Accretion Does Not Drive the Turbulence in Galactic Disks

Дата и время публикации : 2013-01-18T21:00:02Z

Авторы публикации и институты :
Philip F. Hopkins (Caltech/Berkeley)
Dusan Keres (UCSD)
Norman Murray (CITA)

Ссылка на журнал-издание: Ссылка на журнал-издание не найдена
Коментарии к cтатье: 7 pages, 3 figures, MNRAS accepted (revised to match published version)
Первичная категория: astro-ph.CO

Все категории : astro-ph.CO, astro-ph.GA

Краткий обзор статьи: Rapid accretion of cold gas plays a crucial role in getting gas into galaxies.
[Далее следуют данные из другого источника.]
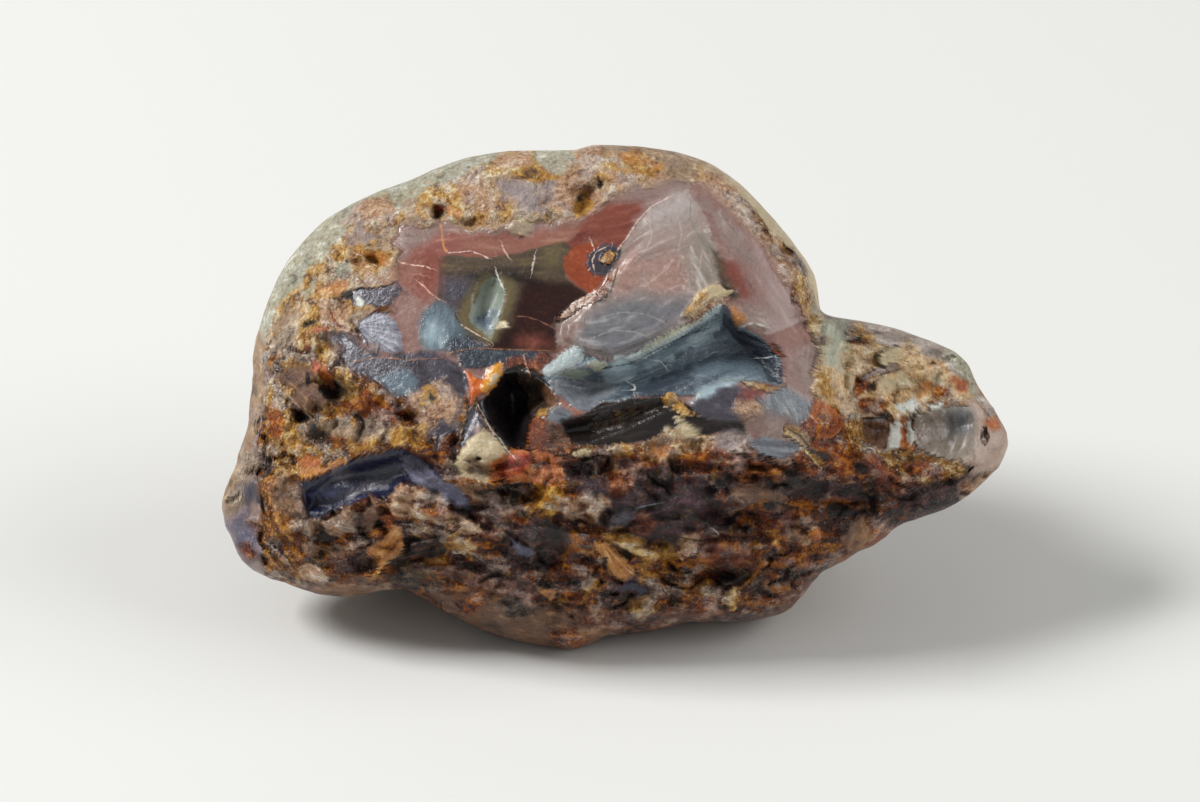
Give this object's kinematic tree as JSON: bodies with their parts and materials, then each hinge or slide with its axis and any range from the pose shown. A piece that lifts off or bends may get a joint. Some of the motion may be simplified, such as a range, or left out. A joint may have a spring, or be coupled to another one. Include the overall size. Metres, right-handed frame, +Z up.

It has been suggested that this accretion proceeds along narrow streams that might also directly drive the turbulence in galactic gas, dynamical disturbances, and bulge formation. In cosmological simulations, however, it is impossible to isolate and hence disentangle the effect of accretion from internal instabilities and mergers. Moreover, in most cosmological simulations, the phase structure and turbulence in the ISM arising from stellar feedback are treated in a sub-grid manner, so that feedback cannot generate ISM turbulence. In this paper we therefore test the effects of cold streams in extremely high-resolution simulations of otherwise isolated galaxy disks using detailed models for star formation and feedback; we then include or exclude mock cold flows falling onto the galaxies with accretion rates, velocities and geometry set to maximize their effect on the disk. We find: (1) Turbulent velocity dispersions in gas disks are identical with or without the cold flow; the energy injected by the flow is dissipated where it meets the disk. (2) In runs without stellar feedback, the presence of a cold flow has essentially no effect on runaway local collapse, resulting in star formation rates (SFRs) that are far too large. (3) Disks in runs with feedback and cold flows have higher SFRs, but only insofar as they have more gas. (4) Because flows are extended relative to the disk, they do not trigger strong resonant responses and so induce weak morphological perturbation (bulge formation via instabilities is not accelerated). (5) However, flows can thicken the disk by direct contribution of out-of-plane streams. We conclude that while inflows are critical over cosmological timescales to determine the supply and angular momentum of gas disks, they have weak instantaneous dynamical effects on galaxies.